The solution, he added, would be to escalate the problem from the agriculture departments and ministries up to the very heads of state, who will need to grasp food's relationship to everything from energy policy to shifts in population.
And in turn, world leaders need to work together.
"No one country can ensure food security on its own, because we are talking about climate change being one of the keys here, and that requires a global effort," Brown said. "No country can stabilize its climate unilaterally; it takes a concerted international effort."
Rousing International Cooperation
Building an international coalition to tackle global climate change is plausible—and happening—leading environmental scientists said Thursday during a panel discussion with recipients of the Tyler Prize, an environmental achievement award, at the National Press Club in Washington, D.C.
For example, John Holdren, director of the White House Office of Science and Technology and a Tyler Prize laureate in 2000, said that in both India and China "the leadership is fully aware of the damage already being done to their countries by climate change, and they are fully aware that ultimately the problem cannot be solved without their participation."
That participation, he added, is already underway, as exhibited by a Joint U.S.-China Statement on Climate Change posted on the Department of State's website earlier this month.
"Forceful, nationally appropriate action by the United States and China—including large-scale cooperative action—is more critical than ever," reads the statement. "Such action is crucial both to contain climate change and to set the kind of powerful example that can inspire the world."
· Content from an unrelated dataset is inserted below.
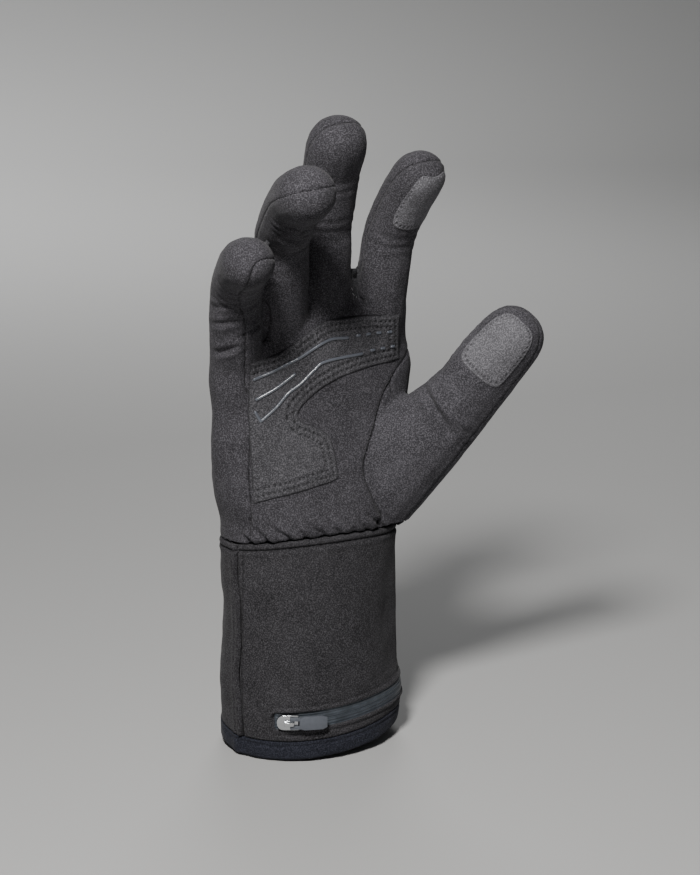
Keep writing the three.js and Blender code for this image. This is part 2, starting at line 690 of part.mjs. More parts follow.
// The slider, with X along the zip, Y up the cuff and Z out of it, and Z = 0 at its underside.
function sliderSolid() {
  const nose = sliderLength * 0.36;
  const half = sliderWidth / 2;
  const outline = new THREE.Shape();
  outline.moveTo(sliderEnd, -half);
  outline.lineTo(sliderEnd, half);
  outline.lineTo(sliderEnd - sliderLength + nose, half);
  outline.quadraticCurveTo(sliderEnd - sliderLength, half, sliderEnd - sliderLength, 0);
  outline.quadraticCurveTo(sliderEnd - sliderLength, -half, sliderEnd - sliderLength + nose, -half);
  outline.closePath();
  const plate = new THREE.ExtrudeGeometry(outline, { depth: sliderThickness, bevelEnabled: false, curveSegments: 5 });

  const pinRoom = pinRadius + runningGap;
  const wall = 0.7;
  const bridge = new THREE.Shape([
    [pinRoom + wall, -0.3],
    [pinRoom + wall, bridgeHeight - wall],
    [pinRoom, bridgeHeight],
    [-bridgeHeight, bridgeHeight],
    [-bridgeHeight - wall, bridgeHeight - wall],
    [-bridgeHeight - wall, -0.3],
  ].map(([x, z]) => new THREE.Vector2(x, z)));
  const window = new THREE.Path([
    [pinRoom, pinHeight - pinRoom],
    [-bridgeHeight + wall, pinHeight - pinRoom],
    [-bridgeHeight + wall, pinHeight + pinRoom],
    [pinRoom, pinHeight + pinRoom],
  ].map(([x, z]) => new THREE.Vector2(x, z)));
  bridge.holes.push(window);
  const arch = new THREE.ExtrudeGeometry(bridge, { depth: bridgeWidth, bevelEnabled: false });
  arch.rotateX(Math.PI / 2);
  arch.translate(0, bridgeWidth / 2, sliderThickness);
  return solidOf(plate).add(solidOf(arch));
}

// The pull, with its pin on the Y axis: a wire loop round the bridge and a moulded tab.
function pullSolid() {
  const armGap = bridgeWidth / 2 + runningGap;
  const armWidth = pullWidth / 2 - armGap - 0.3;
  const pin = new THREE.CylinderGeometry(pinRadius, pinRadius, 2 * (armGap + armWidth / 2), 8);
  const arms = [-1, 1].map((side) => {
    const arm = new THREE.BoxGeometry(armLength + pinRadius, armWidth, armThickness);
    arm.translate((armLength - pinRadius) / 2, side * (armGap + armWidth / 2), 0);
    return solidOf(arm);
  });
  const steps = 6;
  const corner = 0.8;
  const rings = [];
  for (let i = 0; i <= steps; i++) {
    const share = i / steps;
    const x = armLength - armThickness / 2 + share * pullLength;
    const sag = pullSag * share ** 2;
    const half = pullWidth / 2 - (i === 0 || i === steps ? corner : 0);
    const thick = (pullThickness / 2) * (i === 0 || i === steps ? 0.75 : 1);
    rings.push([
      new THREE.Vector3(x, half, -sag - thick),
      new THREE.Vector3(x, half, -sag + thick),
      new THREE.Vector3(x, -half, -sag + thick),
      new THREE.Vector3(x, -half, -sag - thick),
    ]);
  }
  return union([solidOf(pin), ...arms, solidOf(loft(rings))]);
}

// Cuts can leave crumbs where two faces nearly meet; only the piece itself is kept.
function largest(solid) {
  return solid.decompose().reduce((best, body) => (body.volume() > best.volume() ? body : best));
}

const material = (color, roughness, metalness = 0) =>
  new THREE.MeshStandardMaterial({ color, roughness, metalness });
const knit = () => material(0x2c2b2e, 0.95);
const part = (name, solid, finish) => {
  const welded = solidOf(geometryOf(largest(solid)));
  const mesh = new THREE.Mesh(geometryOf(largest(welded).simplify(weldTolerance)), finish);
  mesh.name = name;
  return mesh;
};

const patchTop = seamGap + patchThickness;
const stripeTop = patchTop + seamGap + stripeHeight;
const stripe = (points) => layer(strokeOutline(points, stripeWidth), patchTop + seamGap, stripeTop);

const glove = new THREE.Group();
glove.add(part("palm_panel", handSide.intersect(handFront(0)).subtract(gatherCut), knit()));
glove.add(part("back_panel", handSide.subtract(handFront(seamGap)), knit()));
glove.add(part("thumb_front_panel", thumbShell.intersect(thumbFront(0)), knit()));
glove.add(part("thumb_back_panel", thumbShell.subtract(thumbFront(seamGap)), knit()));
const gathers = gatherBand(seamGap, gatherHeight + seamGap, -clothWall, 0.2, gatherRelief, gatherSpan);
glove.add(part("wrist_gathers", gathers, knit()));
glove.add(part("palm_patch", layer(patchOutline.map(onHand), seamGap, patchTop), material(0x232326, 0.9)));
for (const [name, points] of Object.entries(gripLines)) {
  glove.add(part(`grip_stripe_${name}`, stripe(points.map(onHand)), material(0x111114, 0.25)));
}
gripDashes.forEach(({ across, up }, i) => {
  const ends = [-0.5, 0.5].map((side) => onHand([across + side * dashShare, up]));
  glove.add(part(`grip_dash_${i + 1}`, stripe(ends), material(0x111114, 0.25)));
});
for (const name of Object.keys(touchPatches)) {
  glove.add(part(`${name}_touch_patch`, touchPatch(name), material(0x4a4a4e, 0.8)));
}
glove.add(part("cuff_front_panel", cuffWall.intersect(cuffFront(0)).subtract(tapeCut), knit()));
glove.add(part("cuff_back_panel", cuffWall.subtract(cuffFront(seamGap)), knit()));
glove.add(part("cuff_hem", hem, material(0x23232f, 0.85)));
glove.add(part("zip_tape", tape, material(0x33363d, 0.5)));

// The slider lies on the tape; the pull turns on the slider's pin line.
const zipShare = zipHeight / cuffLength;
const seat = cuffPoint(zipShare, degrees(sliderAngle), seamGap - tapeDepth);
const beside = cuffPoint(zipShare, degrees(sliderAngle + 1), seamGap - tapeDepth);
const along = beside.sub(seat).setZ(0).normalize();
const outward = new THREE.Vector3().crossVectors(along, new THREE.Vector3(0, 0, 1));
const zipper = new THREE.Group();
zipper.position.copy(seat);
zipper.rotation.setFromRotationMatrix(new THREE.Matrix4().makeBasis(along, new THREE.Vector3(0, 0, 1), outward));
const slider = part("zip_slider", sliderSolid(), material(0xb9bbc0, 0.3, 1));
const pull = part("zip_pull", pullSolid(), material(0x55575c, 0.6));
pull.position.set(0, 0, sliderThickness + pinHeight);
pull.rotation.y = degrees(pullSlope);
zipper.add(slider, pull);
glove.add(zipper);
export default glove;
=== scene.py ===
# A heated glove liner for the right hand, dressed over its CAD frame. Lengths in the tables are millimetres.
import math

import bmesh
import bpy
import numpy as np
from mathutils import Matrix, Vector
from mathutils.bvhtree import BVHTree
from mathutils.kdtree import KDTree


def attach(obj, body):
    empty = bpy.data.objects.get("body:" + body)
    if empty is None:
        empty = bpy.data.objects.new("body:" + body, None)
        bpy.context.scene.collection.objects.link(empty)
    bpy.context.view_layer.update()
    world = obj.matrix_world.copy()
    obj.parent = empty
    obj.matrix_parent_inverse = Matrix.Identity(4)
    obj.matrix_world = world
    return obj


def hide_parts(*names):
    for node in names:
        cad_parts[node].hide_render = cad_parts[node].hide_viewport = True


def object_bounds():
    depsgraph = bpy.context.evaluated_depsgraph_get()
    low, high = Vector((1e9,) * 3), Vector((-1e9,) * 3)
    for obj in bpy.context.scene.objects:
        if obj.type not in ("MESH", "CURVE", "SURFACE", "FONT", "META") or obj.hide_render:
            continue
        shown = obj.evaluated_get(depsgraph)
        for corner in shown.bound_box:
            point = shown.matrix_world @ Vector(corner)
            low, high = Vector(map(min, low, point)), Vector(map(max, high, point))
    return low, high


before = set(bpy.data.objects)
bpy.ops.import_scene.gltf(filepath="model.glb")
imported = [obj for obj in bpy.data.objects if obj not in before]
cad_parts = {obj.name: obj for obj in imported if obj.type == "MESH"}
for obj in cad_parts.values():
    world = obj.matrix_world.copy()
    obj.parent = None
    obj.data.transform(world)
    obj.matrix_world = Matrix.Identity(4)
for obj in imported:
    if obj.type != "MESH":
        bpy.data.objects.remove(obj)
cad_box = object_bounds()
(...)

Only time will tell if the statement is truly the beginning of something focused and concrete that puts the world on the path to tackling the biggest environmental issues of today and tomorrow.
Meanwhile, Hayes, on the 43rd anniversary of the first Earth Day rally, readies his new self-sustaining office building for the world to see, as he continues to search for ways to raise awareness about the environment.
"Somehow we have to take all of these issues—and I don't have the magic formula—and make them the most immediate concern," he said. "And I guess the reason for optimism is that sometimes stuff just happens. It is almost like a school of fish—it is a biological phenomenon."